Formation of Nano-carrier systems by dense gas processing

Abstract

Nano-carriers such as liposomes, polymersomes and micelles find applications in the delivery of a wide range of compounds including targeted delivery of pharmaceuticals. In pharmaceutical applications, liposomes are employed to increase the bioavailability, reduce toxicity and avoid undesirable interactions of active pharmaceutical ingredients. A number of conventional methods are used to produce nano-carriers. However, most of the conventional techniques require large amounts of organic solvents during the production and, hence, further purification steps are required. Additional purification is costly and may impose harsh working conditions on the nano-carriers that could damage the nano-carriers.
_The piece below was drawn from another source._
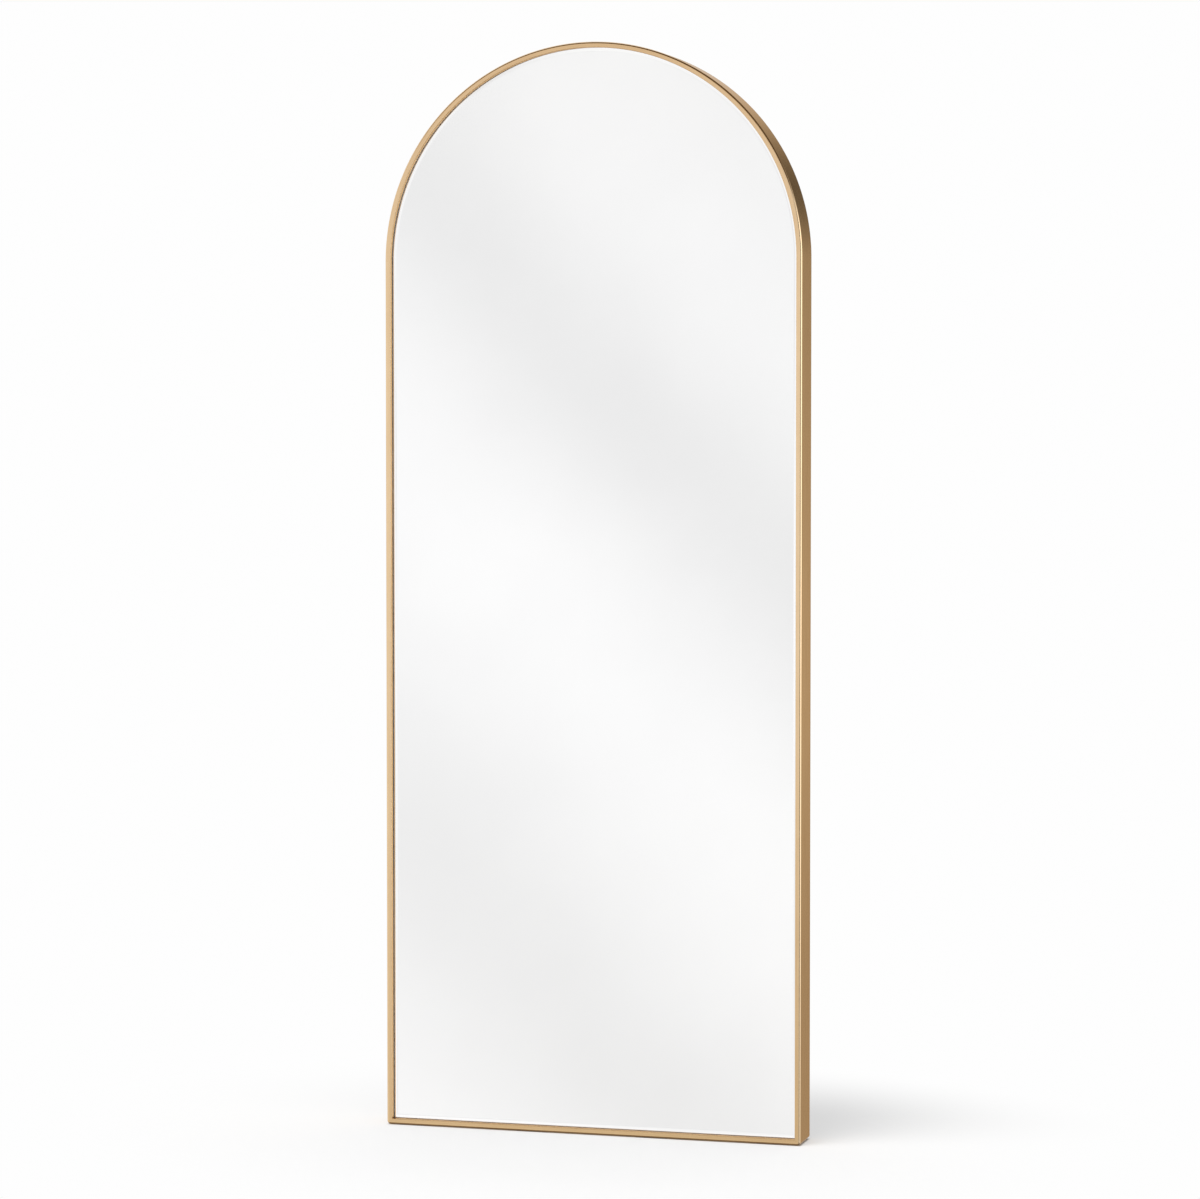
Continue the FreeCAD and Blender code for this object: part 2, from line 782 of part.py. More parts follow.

Therefore, dense gas techniques have recently received attention for the production of nano-carriers. Dense gas techniques reduce, or even eliminate, the amount of organic solvents required by conventional methods, which make them ideal manufacturing techniques for nano-carriers for pharmaceutical application. In this work, a novel dense gas technique Depressurization of an Expanded Solution into Aqueous Media (DESAM) was used to produce liposomes, polymersomes, and micelles. The DESAM process is a fast single-step production method that is conducted at moderate pressures and temperatures. The liposomes, polymersomes and micelles generated by DESAM had average hydrodynamic diameters of 250 nm, 415 nm, and 100 nm respectively. The polymersomes and micelles produced had undetectable residual solvent by Gas Chromatography (GC). However, there was 2.2% v/v of ethanol detected in liposomes produced by the DESAM process. Although DESAM was used successfully to produce nano-carriers with minimal residual solvent, it is a batch process with limited scope for process optimisation. Hence, a novel semi-continuous dense gas technique was introduced to overcome the limitations of DESAM. In the semi-continuous process, removal of organic solvent is viable within the nano-carrier formation step. The nano-carriers produced using the semi-continuous process had undetectable residual solvent by GC. In addition, the new process provides more control over the experimental parameters than DESAM. Drug encapsulation for both liposomes and polymersomes was also studied by using the model drug isoniazid (anti-tuberculosis drug) in both DESAM and the semi-continuous processes. Both the processes capability to produce a range of drug-loaded nano-carriers has been demonstrated.